Foreign Policy reports:

He has been stabbed, spied on, and sent to solitary confinement. His oil company assets have been seized by the state, his fortune decimated, his family fractured. And now, after nearly seven years in a Siberian prison camp and a Moscow jail cell, he is back on trial in a Russian courtroom, sitting inside a glass cage and waiting for a new verdict that could keep him in the modern Gulag for much of the rest of his life. Each day, he is on display as if in a museum exhibit, trapped for all to see inside what his son bitterly calls “the freaking aquarium.”

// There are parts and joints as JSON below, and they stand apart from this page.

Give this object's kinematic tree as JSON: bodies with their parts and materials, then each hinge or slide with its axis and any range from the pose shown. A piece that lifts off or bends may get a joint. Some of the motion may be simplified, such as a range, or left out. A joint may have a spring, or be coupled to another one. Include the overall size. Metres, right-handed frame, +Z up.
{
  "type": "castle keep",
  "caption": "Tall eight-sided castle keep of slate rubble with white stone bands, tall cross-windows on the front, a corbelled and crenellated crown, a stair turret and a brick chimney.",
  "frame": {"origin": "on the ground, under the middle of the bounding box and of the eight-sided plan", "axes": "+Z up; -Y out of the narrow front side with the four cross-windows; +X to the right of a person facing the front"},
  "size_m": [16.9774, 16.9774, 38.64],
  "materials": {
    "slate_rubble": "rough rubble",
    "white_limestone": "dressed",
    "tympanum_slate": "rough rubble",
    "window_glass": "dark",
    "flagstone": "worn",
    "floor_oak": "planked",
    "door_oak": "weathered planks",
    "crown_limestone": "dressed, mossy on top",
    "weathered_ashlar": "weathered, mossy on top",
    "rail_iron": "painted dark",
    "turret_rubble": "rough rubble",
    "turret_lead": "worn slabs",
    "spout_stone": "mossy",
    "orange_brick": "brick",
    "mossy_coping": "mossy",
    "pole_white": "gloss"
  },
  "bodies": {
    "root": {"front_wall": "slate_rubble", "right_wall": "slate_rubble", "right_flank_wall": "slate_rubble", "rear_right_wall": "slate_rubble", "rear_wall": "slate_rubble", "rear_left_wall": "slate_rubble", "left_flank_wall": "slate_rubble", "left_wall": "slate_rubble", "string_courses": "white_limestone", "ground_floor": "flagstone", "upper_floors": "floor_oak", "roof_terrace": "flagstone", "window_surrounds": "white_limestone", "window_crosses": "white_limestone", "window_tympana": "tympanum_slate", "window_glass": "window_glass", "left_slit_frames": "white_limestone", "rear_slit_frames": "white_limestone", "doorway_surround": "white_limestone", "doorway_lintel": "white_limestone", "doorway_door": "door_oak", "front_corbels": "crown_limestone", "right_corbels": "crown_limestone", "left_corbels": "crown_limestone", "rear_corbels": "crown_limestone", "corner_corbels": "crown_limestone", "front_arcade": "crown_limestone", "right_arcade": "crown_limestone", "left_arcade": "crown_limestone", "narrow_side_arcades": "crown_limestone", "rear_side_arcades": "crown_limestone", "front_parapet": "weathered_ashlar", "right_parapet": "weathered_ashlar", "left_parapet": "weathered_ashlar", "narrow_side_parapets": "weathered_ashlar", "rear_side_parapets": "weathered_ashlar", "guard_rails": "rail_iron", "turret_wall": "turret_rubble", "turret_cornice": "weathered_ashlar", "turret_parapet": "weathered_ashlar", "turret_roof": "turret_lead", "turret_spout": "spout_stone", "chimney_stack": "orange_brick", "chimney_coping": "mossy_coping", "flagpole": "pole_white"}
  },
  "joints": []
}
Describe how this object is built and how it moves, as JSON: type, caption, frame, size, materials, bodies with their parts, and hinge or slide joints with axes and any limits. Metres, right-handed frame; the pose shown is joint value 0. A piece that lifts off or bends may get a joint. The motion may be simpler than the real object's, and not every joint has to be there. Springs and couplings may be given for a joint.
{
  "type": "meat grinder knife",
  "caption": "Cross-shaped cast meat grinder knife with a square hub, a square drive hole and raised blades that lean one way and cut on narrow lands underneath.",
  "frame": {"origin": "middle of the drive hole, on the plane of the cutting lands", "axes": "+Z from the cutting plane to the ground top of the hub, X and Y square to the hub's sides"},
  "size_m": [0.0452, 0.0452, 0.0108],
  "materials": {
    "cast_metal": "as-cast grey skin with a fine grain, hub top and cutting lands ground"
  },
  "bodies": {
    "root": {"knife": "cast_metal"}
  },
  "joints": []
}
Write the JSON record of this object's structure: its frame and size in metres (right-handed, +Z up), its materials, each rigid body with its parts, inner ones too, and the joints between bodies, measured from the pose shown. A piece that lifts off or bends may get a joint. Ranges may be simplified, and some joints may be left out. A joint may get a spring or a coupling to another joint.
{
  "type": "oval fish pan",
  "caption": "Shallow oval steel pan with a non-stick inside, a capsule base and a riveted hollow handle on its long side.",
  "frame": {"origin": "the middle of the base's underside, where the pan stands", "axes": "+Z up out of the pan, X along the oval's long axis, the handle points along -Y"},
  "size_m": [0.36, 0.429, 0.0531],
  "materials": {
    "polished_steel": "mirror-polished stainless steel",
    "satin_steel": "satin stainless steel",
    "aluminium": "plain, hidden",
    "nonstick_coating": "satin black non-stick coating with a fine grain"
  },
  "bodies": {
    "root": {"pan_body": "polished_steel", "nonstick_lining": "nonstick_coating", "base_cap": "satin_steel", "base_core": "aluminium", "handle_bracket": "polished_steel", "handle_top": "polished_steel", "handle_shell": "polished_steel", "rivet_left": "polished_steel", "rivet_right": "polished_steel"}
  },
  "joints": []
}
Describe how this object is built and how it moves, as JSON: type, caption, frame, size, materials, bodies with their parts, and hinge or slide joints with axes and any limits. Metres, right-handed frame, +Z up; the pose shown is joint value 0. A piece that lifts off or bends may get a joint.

Mikhail Khodorkovsky was once Russia’s richest man, the most powerful of the oligarchs who emerged in the post-Soviet rush of crony capitalism, and the master of 2 percent of the world’s oil production. Now he is the most prominent prisoner in Vladimir Putin’s Russia, a symbol of the perils of challenging the Kremlin and the author of a regular barrage of fiery epistles about the sorry state of society from his cramped cell. In a country where the public space is a political wasteland, his case and his letters from prison evoke a different age.

“No doubt,” he wrote us from inside the glass cage, “in modern Russia any person who is not a politician but acts against the government’s policies and for ordinary, universally recognized human rights is a dissident.”